Digital Convergence and Its Consequences

, pages: 11-28

The concept of convergence has been bandied about for at least 25 years. Initially, concepts of convergence conflated technological integration of print, telecommunications and broadcasting systems with firm-level integration of publishers, telephone companies, cable TV operators, and broadcasters. Ithiel de Sola Pool’s (1983) concept of a single integrated common carrier that met all media needs exemplified the prevailing vision. This paper conducts a broad historical survey of the market structure of media and telecommunications industries from the analogue era of the 1940s to the late-1990s. Its chief premise is that convergence is driven by the declining cost of information processing power, and by the development of open standards. The chief effect of this upon market structure is not to encourage consolidation and vertical integration but rather to break up the media market into more or less specialised horizontal components (content, conveyance, packaging of services, software, and terminal equipment).

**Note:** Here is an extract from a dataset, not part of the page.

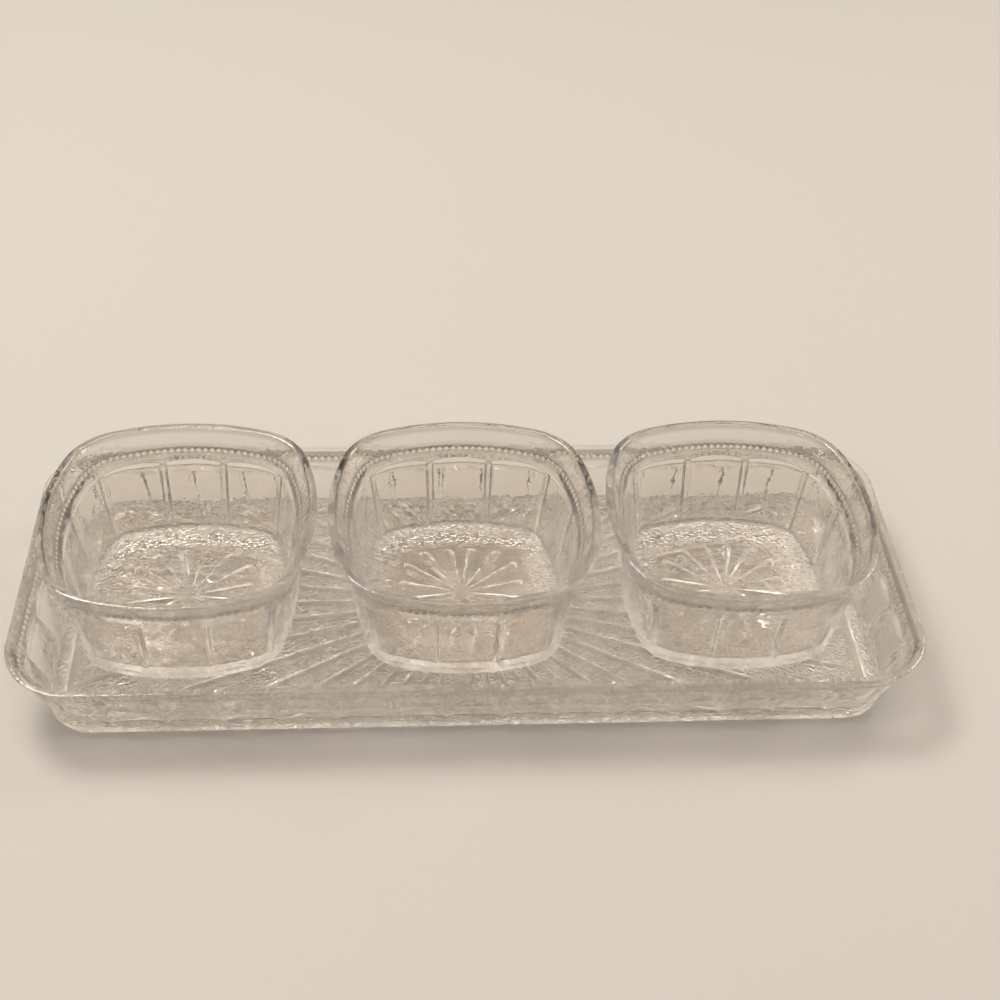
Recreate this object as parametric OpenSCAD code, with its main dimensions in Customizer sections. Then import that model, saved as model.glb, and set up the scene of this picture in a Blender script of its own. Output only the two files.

Cheap, mass produced information processing radically undermines the economic and technological advantages of vertical integration across these component markets, and rewards specialisation and market share within individual horizontal markets. The idea of convergence has been coming in and out of fashion for more than two decades. The process can be cast in religious terms. A band of early prophets sets out a vision. Afterwards, a succession of messiah -- technologies appears that promise to realise the great vision. But, as we shall see, several of the messiah-technologies were crucified and failed to rise from the dead. Even so, one cannot discount the possibility that TCP/IP does indeed represent the Coming. In this article, I shall develop a long-term view of the convergence process. In the first part, I identify two of the prerequisites for digital convergence: (1) a technological revolution in processing power; and (2) a process of converging on common standards In the second part, I explore the impact of convergence on market structure and business models.